Ashley Andersen said...

Hang in there. I know how you feel. You are an awesome mom! Let's get together just a girls night. Maybe you just need to check in to a hotel for 24 hours by yourself and sleep. Or whatever the heck you want. Love ya. Thanks for always being such a great friend to me!

Juli said...

I so get this. You have no idea. Oldest had colic, Youngest came only 16 months after him... he had night terrors EVERY night. Then we discovered (by accident no less) they were both in the Autistic spectrum. One of the many reasons Youngest would only wear boots and NEVER wore jeans. *sigh*

And now I have Tony.... the biggest toddler of them all :)


Beth Willmore said...

You seriously made me laugh SO hard Patty! He's a GD brat sometimes? Um yeah I totally get that, but when I voice the opinion Jared gets ticked. WHATEVER!! He's at work all day and doesn't see the level of brattiness that I'm up against, it makes me want to take up drinking!

Poulsen Family said...

My feelings are the same. Max got kicked out of nursery Sunday for being so mean and naughty. I am so beside myself on how to discipline and handle the situation.
I wish I could tell you it gets better but I've been dealing with it for over three months now. I.am.at.a.loss.
Hopefully child #2 helps redeem our self esteem on parenthood!

Kyle and Shelly said...

So I am a friend of Karlenn Smith's and I just wanted to encourage you. 3 sucks plain and simple.

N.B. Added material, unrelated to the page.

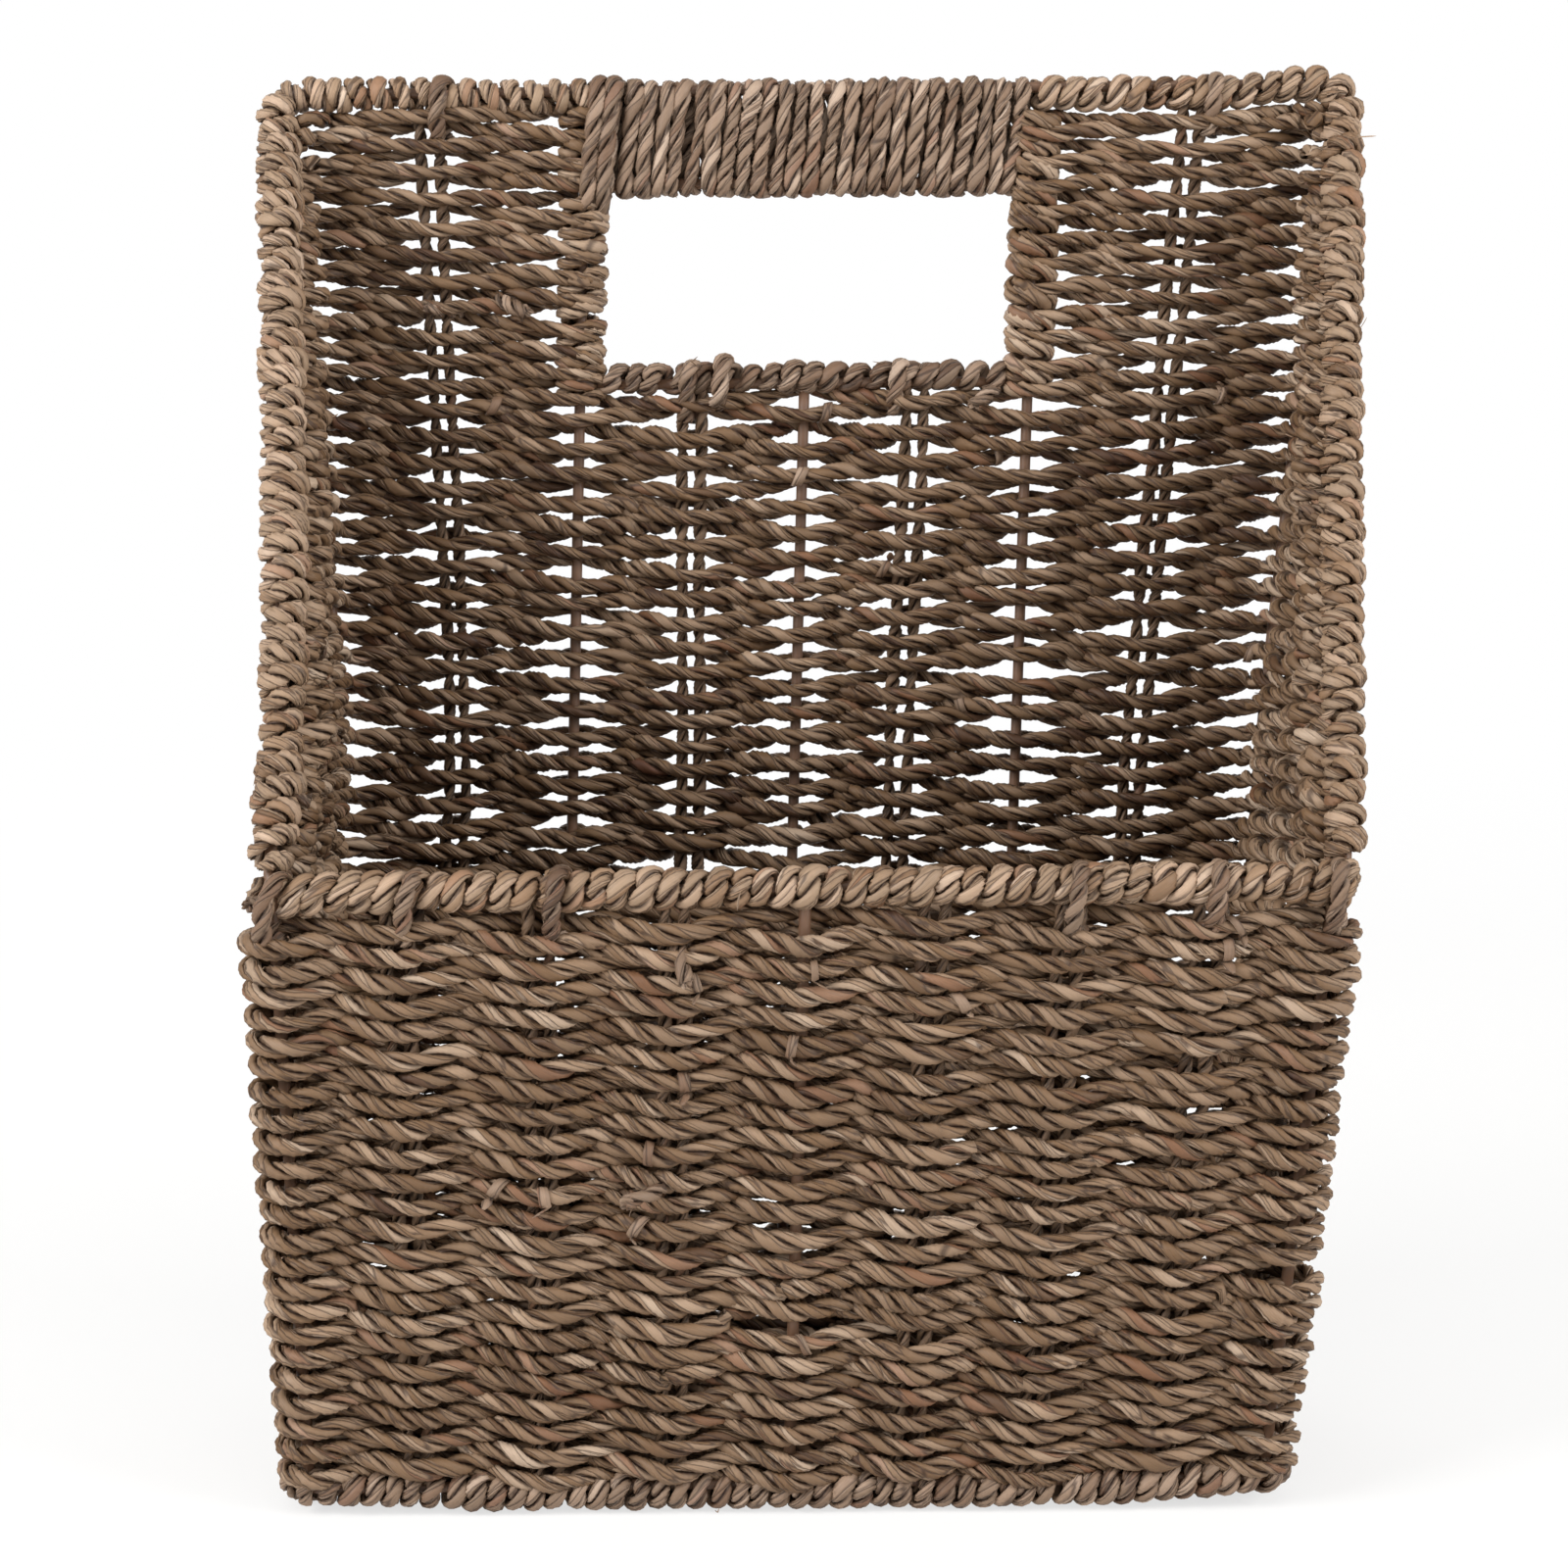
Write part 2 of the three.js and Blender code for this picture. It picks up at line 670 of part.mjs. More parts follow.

Great encouragement huh? Anyways, when they're 2 they break the rules because they don't know them and when they're 3 they know the rules and break them to see what you'll do about it. Just be consistent and gear yourself up for a long haul. And heck if the kid doesn't sleep during the nap that's ok, it will just make him more tired to go to sleep at night. You are in my prayers and check out Power of Moms website, they have some great stuff. Thanks
Shelly

Patty said...

@Ashley: I wish the whole world was people like you.
@Juli: I feel like were are always on the same page (just 15 years apart)
@Beth: Jared and Ken could write their own book on how to raise the sweetest kids...because apparently that's what they have.
@Courtney: No! I think if Kole were just a tad bit more open around other people... they wouldn't let him in nursery.
@Shelly: Thank you for the encouragement! 1.5 years to go!